The writer of the letter declared that he had “accidentally appropriated” the article.
In 1867, he said, he was a reporter on a newspaper, and in December of that year Her Majesty’s Theatre was destroyed by fire. He was in the crowd when it occurred, and realized that the pedestal of the Charles I statue was a good vantage ground from which to view the blaze.

He climbed the pedestal, using the sword for the purpose. The weapon broke off in his hands, and he was about to throw it away when someone begged it from him to keep as a souvenir.

Further inquiries failed to elicit the name of the man to whom the sword was given.

Thus it is possible that swords from the Charles 1 statue are still in existence somewhere.

The statue itself has had a curious history. It was modelled by Hubert Le Soeur, a Frenehman, who came to England about the year 1630, and was cast to the order of the Earl of Arundel, in 1639, “on a spot of ground hard by Covent Garden Church.”

It was put in place just before the outbreak of the Civil War. When hostilities began, the Roundheads had little use for the statue of the King, admirable though it was, and forthwith ordered it to be removed.

The Parliament sold it to a brazier, named Rivet, strictly on condition that it should be melted down or at least broken up. Rivet, who lived near Holborn Conduit, may have been a Royalist and disliked breaking up the effigy of his King. Or, believing that the Commonwealth regime could be only temporary, he may have thought there was a possibility of selling the statue in the future.

At all events he kept the statue intact.
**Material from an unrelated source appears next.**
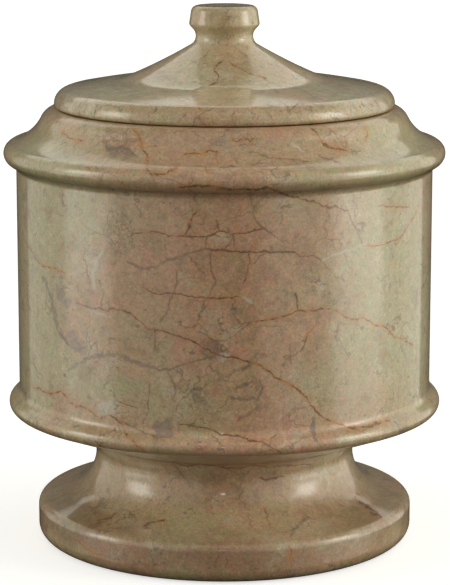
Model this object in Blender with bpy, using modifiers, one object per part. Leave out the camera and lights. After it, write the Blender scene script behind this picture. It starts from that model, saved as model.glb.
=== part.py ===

He buried it under ground, and proceeded to make knives and forks with bronze handles which he declared were relics of the statue.

He is said to have made a small fortune out of these knives and forks which were bought in large quantities both by Royalists, as a mark of affection for their King, and by the Roundheads as a memorial of their triumph over Charles.

After the Restoration, the statue reappeared and was bought by the Government and set up in 1671 on the Charing Cross site where it stands today and by which we pause on our Westminster London walks and ponder the history of this relic of old London.